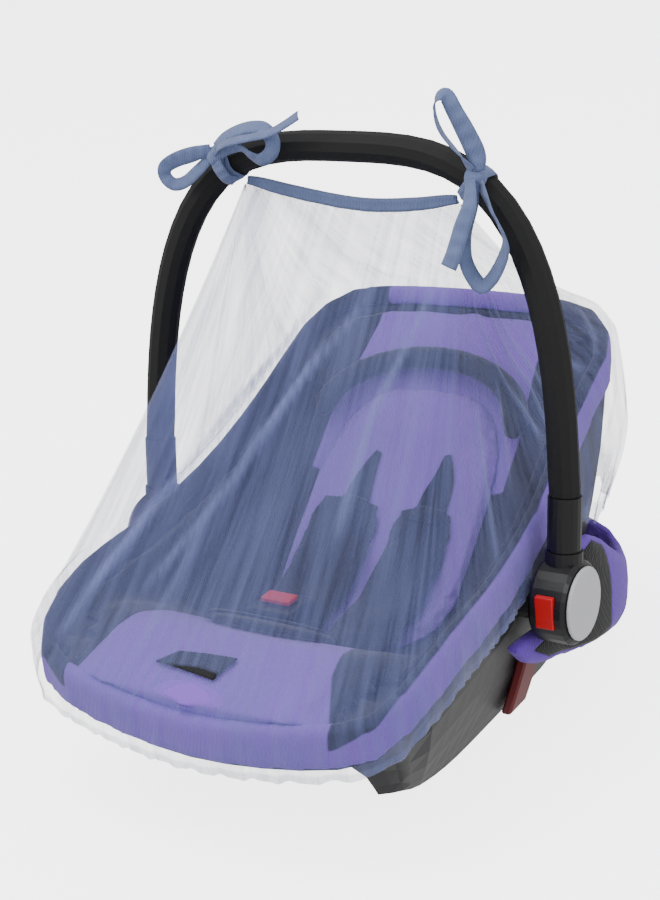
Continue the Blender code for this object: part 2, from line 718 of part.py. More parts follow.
def build_net():
    """Net draped from the ridge over the rim, gathered by the elastic in its hem."""
    # the rings start at the ridge's right end, so that they close along the ridge
    quarter = NET_STEPS // 4
    line = np.roll(rim_line(NET_STEPS), -quarter, axis=0)
    out = outward(line)
    shares = (np.arange(NET_STEPS) / NET_STEPS + 0.25) % 1.0
    edge_top = line + out * -0.003
    edge_top[:, 2] += NET_CLEARANCE
    left, right = RIDGE[0][0], RIDGE[-1][0]
    spread = np.clip(line[:, 0] / 0.17, -1.0, 1.0)
    start = ridge_point((left + right) / 2 + spread * (right - left) / 2)
    around = np.stack([np.where(np.abs(spread) < 1, 0.0, out[:, 0]), out[:, 1], out[:, 0] * 0], 1)
    around /= np.linalg.norm(around, axis=1)[:, None]
    start = start + around * RIDGE_HALF_WIDTH
    rings = []
    for k in range(NET_ROWS + 1):
        t = (k / NET_ROWS) ** 0.9
        ring = start + (edge_top - start) * t
        ring[:, 2] -= NET_SAG * 4 * t * (1 - t)
        for place, rise, breadth in TENSION_FOLDS:
            away = (shares - place + 0.5) % 1.0 - 0.5
            slack = math.sin(math.pi * t) ** 0.7 if 0 < k < NET_ROWS else 0.0
            lift = rise * slack * np.exp(-(away / breadth) ** 2)
            ring = ring + (out + (0, 0, 1)) * math.sqrt(0.5) * lift[:, None]
        rings.append(ring)
    along = line[:, 1]
    table = np.array(SKIRT)
    drop = np.interp(along, table[:, 0], table[:, 1])
    pull = np.interp(along, table[:, 0], table[:, 2])
    deep = np.clip((drop - 0.05) / 0.1, 0.0, 1.0)
    wave = (1 + np.sin(2 * math.pi * (GATHERS * shares + 0.35 * np.sin(4 * math.pi * shares)))) / 2
    for fall in (0.0, 0.35, 0.7, 0.93, 1.0):
        bulge = NET_CLEARANCE + SKIRT_BULGE * deep * math.sin(math.pi * min(fall * 1.1, 1.0))
        reach = bulge + wave * GATHER_DEPTH * fall - pull * max(fall - 0.5, 0.0) / 0.5 * fall
        ring = line + out * reach[:, None]
        ring[:, 2] = line[:, 2] - 0.002 - (drop - 0.002) * fall
        rings.append(ring)
    points, faces = loft(rings, True, False)
    net = make_object("net_cover", points, [face[::-1] for face in faces], finish["net"], 80, closed=False)
    wall = net.modifiers.new("thickness", "SOLIDIFY")
    wall.thickness = NET_THICKNESS
    wall.offset = -1.0


def build_tape():
    """Folded tape standing along the ridge of the net."""
    rows = smooth_curve(RIDGE, 28)
    run = tangents(rows)
    ups = np.tile((0.0, 0.0, 1.0), (len(rows), 1))
    widths = np.cross(ups, run)
    widths /= np.linalg.norm(widths, axis=1)[:, None]
    ups = np.cross(run, widths)
    sections = []
    for k in range(len(rows)):
        end = abs(2 * k / (len(rows) - 1) - 1)
        height = TAPE_HEIGHT * (1 - 0.35 * end ** 6)
        half = TAPE_THICKNESS / 2
        waist, middle, top = half * 0.8, GAP + height / 2, GAP + height
        sections.append(((-half, GAP), (half, GAP), (waist, middle),
                         (half, top), (-half, top), (-waist, middle)))
    points, faces = swept(rows, sections, widths, ups)
    make_object("top_binding", points, faces, finish["tape"])


def strip_shape(rows):
    """Points and faces of a flat strip of tape along hand-placed points."""
    table = smooth_curve(rows, 5 * len(rows) // 2)
    path = table[:, :3]
    run = tangents(path)
    front = np.array([0.0, -1.0, 0.0])
    facing = front - run * (run @ front)[:, None]
    facing /= np.linalg.norm(facing, axis=1)[:, None]
    flat = np.cross(run, facing)
    turn = np.radians(table[:, 4])[:, None]
    widths = flat * np.cos(turn) + facing * np.sin(turn)
    sides = np.cross(run, widths)
    sections = []
    for width in table[:, 3]:
        a, b = width / 2, TIE_THICKNESS / 2
        sections.append(((-a, -b), (a, -b), (a, b), (-a, b)))
    return swept(path, sections, widths, sides)


def build_tie(name, knot_side, strips):
    """A bow tied round the handle: the wrap, the knot on it and the strips that leave it."""
    dense = np.array([handle_point(k / 800) for k in range(801)])
    nearest = int(np.argmin(np.linalg.norm(dense - np.array(knot_side), axis=1)))
    centre = dense[nearest]
    along = dense[nearest + 3] - dense[nearest - 3]
    along /= np.linalg.norm(along)
    towards = np.array(knot_side) - centre
    towards -= along * (towards @ along)
    towards /= np.linalg.norm(towards)
    other = np.cross(along, towards)
    inner = BAR_RADIUS + WRAP_CLEARANCE
    outer = inner + TIE_THICKNESS
    knot_middle = centre + towards * (inner + 0.9 * KNOT_RADII[1])
    knot_rings = []
    for level in (-0.9, -0.45, 0.0, 0.45, 0.9):
        spread = math.sqrt(1 - level ** 2)
        ring = []
        for k in range(12):
            angle = 2 * math.pi * k / 12
            ring.append(knot_middle + along * KNOT_RADII[0] * level
                        + towards * KNOT_RADII[1] * spread * math.cos(angle)
                        + other * KNOT_RADII[2] * spread * math.sin(angle))
        knot_rings.append(np.array(ring))
    wrap_rings = []
    for k in range(24):
        angle = 2 * math.pi * k / 24
        direction = towards * math.cos(angle) + other * math.sin(angle)
        half = along * WRAP_WIDTH / 2
        wrap_rings.append(np.array([centre + direction * inner - half, centre + direction * outer - half,
                                    centre + direction * outer + half, centre + direction * inner + half]))
    shapes = [loft(knot_rings), loft(wrap_rings, False, False, True)]
    shapes += [strip_shape(rows) for rows in strips.values()]
    points, faces = [], []
    for shape_points, shape_faces in shapes:
        faces += [tuple(len(points) + index for index in face) for face in shape_faces]
        points += list(shape_points)
    tie = make_object(name, points, faces, finish["tape"])
    # the crossing strips become one skin, which then keeps only the faces that it needs
    skin = tie.modifiers.new("skin", "REMESH")
    skin.mode = "VOXEL"
    skin.voxel_size = TIE_VOXEL
    fewer = tie.modifiers.new("fewer", "DECIMATE")
    fewer.ratio = TIE_KEEP


def build_canopy():
    """Folded sun canopy lying round the head end, one padded roll of cloth."""
    near = list(CANOPY)
    far = [(-x, y, low, high) for x, y, low, high in near[:-1]]
    rows = smooth_curve(far + near[::-1], 40)
    path = np.stack([rows[:, 0], rows[:, 1], (rows[:, 2] + rows[:, 3]) / 2], 1)
    level = path * (1, 1, 0)
    run = tangents(level)
    widths = np.cross(run, (0, 0, 1))
    ups = np.tile((0.0, 0.0, 1.0), (len(path), 1))
    sections = []
    for row in rows:
        half_height = max((row[3] - row[2]) / 2, 0.003)
        sections.append(round_section(CANOPY_THICKNESS / 2, half_height, 10, 2.8))
    points, faces = swept(path, sections, widths, ups)
    make_object("folded_canopy", points, faces, finish["purple_fabric"])


def build_belt_guides():
    """Hooks for the car's belt, standing off the shell's sides."""
    start, end = GUIDE_START, GUIDE_START + GUIDE_LENGTH
    for name, side in (("left", -1), ("right", 1)):
        sections = []
        for z in np.linspace(GUIDE_LOW, GUIDE_HIGH, 7):
            inner = guide_wall((start + end) / 2, z) + GUIDE_CLEARANCE
            outer = inner + GUIDE_PROUD
            corners = ((inner, start), (outer, start), (outer, end), (inner, end))
            sections.append([(side * x, y, z) for x, y in corners])
        points = np.vstack(sections)
        faces = [tuple(range(4)), tuple(range(len(points) - 4, len(points)))]
        for k in range(len(sections) - 1):
            for j in range(4):
                low, after = 4 * k + j, 4 * k + (j + 1) % 4
                faces.append((low, after, after + 4, low + 4))
        guide = make_object("belt_guide_" + name, points, faces, finish["dark_red_plastic"])
        bevel(guide, 0.002, 1)


def guide_wall(along, height):
    """How far out the shell's side stands at a place on it."""
    lip_x = np.interp(along, rim_along, rim_width) - BAND_WALL - 2 * GAP
    lip_z = np.interp(along, rim_along, rim_height) - BAND_DEPTH
    fall = np.clip((lip_z - height) / (lip_z - FLOOR_Z), 0.0, 1.0)
    return lip_x + (BASE_HALF_WIDTH - lip_x) * fall ** SHELL_BELLY


def build_buckle():
    """Buckle with its red press, held up by the crotch strap."""
    x, y, z = BUCKLE_PLACE
    foot = float(floor_height(x, y)) + INSERT_CLEARANCE
    top = z - BUCKLE_SIZE[2] / 2 - GAP
    strap = box((x, y, (foot + top) / 2), (*CROTCH_STRAP_SIZE, top - foot))
    make_object("crotch_strap", *strap, finish["grey_fabric"])
    buckle = make_object("buckle", *box(BUCKLE_PLACE, BUCKLE_SIZE), finish["dark_plastic"])
    bevel(buckle, 0.005, 2)
    above = z + (BUCKLE_SIZE[2] + PRESS_SIZE[2]) / 2 + GAP
    press = make_object("buckle_press", *box((x, y, above), PRESS_SIZE), finish["red_plastic"])
    bevel(press, 0.001, 1)


def set_down():
    """Moves the whole seat so that its footprint's centre stands at the origin."""
    solids = [item for item in bpy.data.objects if not item.hide_render]
    graph = bpy.context.evaluated_depsgraph_get()
    corners = []
    for item in solids:
        shaped = item.evaluated_get(graph)
        corners += [shaped.matrix_world @ Vector(corner) for corner in shaped.bound_box]
    low = [min(corner[k] for corner in corners) for k in range(3)]
    high = [max(corner[k] for corner in corners) for k in range(3)]
    shift = Vector((-(low[0] + high[0]) / 2, -(low[1] + high[1]) / 2, -low[2]))
    for item in bpy.data.objects:
        item.location += shift


for old in list(bpy.data.objects):
    bpy.data.objects.remove(old, do_unlink=True)

finish = {
    "purple_fabric": make_material("purple_fabric", PURPLE, 0.85),
    "grey_fabric": make_material("grey_fabric", GREY_FABRIC, 0.9),
    "black_foam": make_material("black_foam", BLACK_FOAM, 0.6),
    "grey_plastic": make_material("grey_plastic", GREY_PLASTIC, 0.45),
    "dark_plastic": make_material("dark_plastic", DARK_PLASTIC, 0.4),
    "pale_plastic": make_material("pale_plastic", PALE_PLASTIC, 0.4),
    "red_plastic": make_material("red_plastic", RED_PLASTIC, 0.35),
    "dark_red_plastic": make_material("dark_red_plastic", DARK_RED_PLASTIC, 0.5),
    "tape": make_material("tape", TAPE_BLUE, 0.9),
    "net": make_material("net", NET_LILAC, 0.8),
}

rim = rim_line(RIM_STEPS)
rim_out = outward(rim)
half_rim = rim_line(400)[:201]
rim_along, rim_width, rim_height = half_rim[:, 1], half_rim[:, 0], half_rim[:, 2]
pan_line = smooth_curve(PAN, 120)
pan_along, pan_height = pan_line[:, 0], pan_line[:, 1]

build_rim_band()
build_shell()
build_liner()
build_seat_pads()
build_buckle()
build_handle()
build_hubs()
build_net()
build_tape()
build_tie("tie_right", TIE_RIGHT_SIDE, TIE_RIGHT_STRIPS)
build_tie("tie_left", TIE_LEFT_SIDE, TIE_LEFT_STRIPS)
build_canopy()
build_belt_guides()
set_down()
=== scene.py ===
"""Mesh insect cover tied to an infant carrier seat, dressed for a studio picture."""
import math

import bmesh
import bpy
import numpy as np
from mathutils import Matrix, Vector
from mathutils.bvhtree import BVHTree


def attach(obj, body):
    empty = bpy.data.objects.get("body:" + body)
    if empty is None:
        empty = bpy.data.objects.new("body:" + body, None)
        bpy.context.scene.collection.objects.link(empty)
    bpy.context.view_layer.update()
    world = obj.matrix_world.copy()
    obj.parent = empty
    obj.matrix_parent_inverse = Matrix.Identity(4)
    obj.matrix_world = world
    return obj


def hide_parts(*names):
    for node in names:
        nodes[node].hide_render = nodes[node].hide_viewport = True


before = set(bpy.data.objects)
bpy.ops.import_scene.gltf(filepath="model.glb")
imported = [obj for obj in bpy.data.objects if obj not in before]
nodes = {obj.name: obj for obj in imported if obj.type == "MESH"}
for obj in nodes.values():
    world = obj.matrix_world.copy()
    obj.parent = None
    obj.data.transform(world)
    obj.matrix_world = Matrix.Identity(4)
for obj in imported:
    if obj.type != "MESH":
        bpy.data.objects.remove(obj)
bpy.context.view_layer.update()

# Camera: a standing view from the foot end's right corner, a little tilted.
CAMERA_PLACE = Vector((0.8584, -1.2898, 0.8657))
CAMERA_AIM = Vector((-0.0092, -0.0128, 0.2591))
CAMERA_ROLL = math.radians(6.02)
CAMERA_LENS = 71.9

camera_data = bpy.data.cameras.new("camera")
camera_data.lens = CAMERA_LENS
camera_data.sensor_width = 36.0
camera = bpy.data.objects.new("camera", camera_data)
bpy.context.scene.collection.objects.link(camera)
facing = (CAMERA_AIM - CAMERA_PLACE).to_track_quat("-Z", "Y").to_matrix().to_4x4()
camera.matrix_world = Matrix.Translation(CAMERA_PLACE) @ facing @ Matrix.Rotation(-CAMERA_ROLL, 4, "Z")
bpy.context.scene.camera = camera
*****
Task to carry out:
Set down exactly the lines from the line that contains "rim = rim_line(RIM_STEPS)" to the line that contains "nodes[node].hide_render = nodes[node].hide_viewport", both lines included, and nothing more.

Reply:
rim = rim_line(RIM_STEPS)
rim_out = outward(rim)
half_rim = rim_line(400)[:201]
rim_along, rim_width, rim_height = half_rim[:, 1], half_rim[:, 0], half_rim[:, 2]
pan_line = smooth_curve(PAN, 120)
pan_along, pan_height = pan_line[:, 0], pan_line[:, 1]

build_rim_band()
build_shell()
build_liner()
build_seat_pads()
build_buckle()
build_handle()
build_hubs()
build_net()
build_tape()
build_tie("tie_right", TIE_RIGHT_SIDE, TIE_RIGHT_STRIPS)
build_tie("tie_left", TIE_LEFT_SIDE, TIE_LEFT_STRIPS)
build_canopy()
build_belt_guides()
set_down()
=== scene.py ===
"""Mesh insect cover tied to an infant carrier seat, dressed for a studio picture."""
import math

import bmesh
import bpy
import numpy as np
from mathutils import Matrix, Vector
from mathutils.bvhtree import BVHTree


def attach(obj, body):
    empty = bpy.data.objects.get("body:" + body)
    if empty is None:
        empty = bpy.data.objects.new("body:" + body, None)
        bpy.context.scene.collection.objects.link(empty)
    bpy.context.view_layer.update()
    world = obj.matrix_world.copy()
    obj.parent = empty
    obj.matrix_parent_inverse = Matrix.Identity(4)
    obj.matrix_world = world
    return obj


def hide_parts(*names):
    for node in names:
        nodes[node].hide_render = nodes[node].hide_viewport = True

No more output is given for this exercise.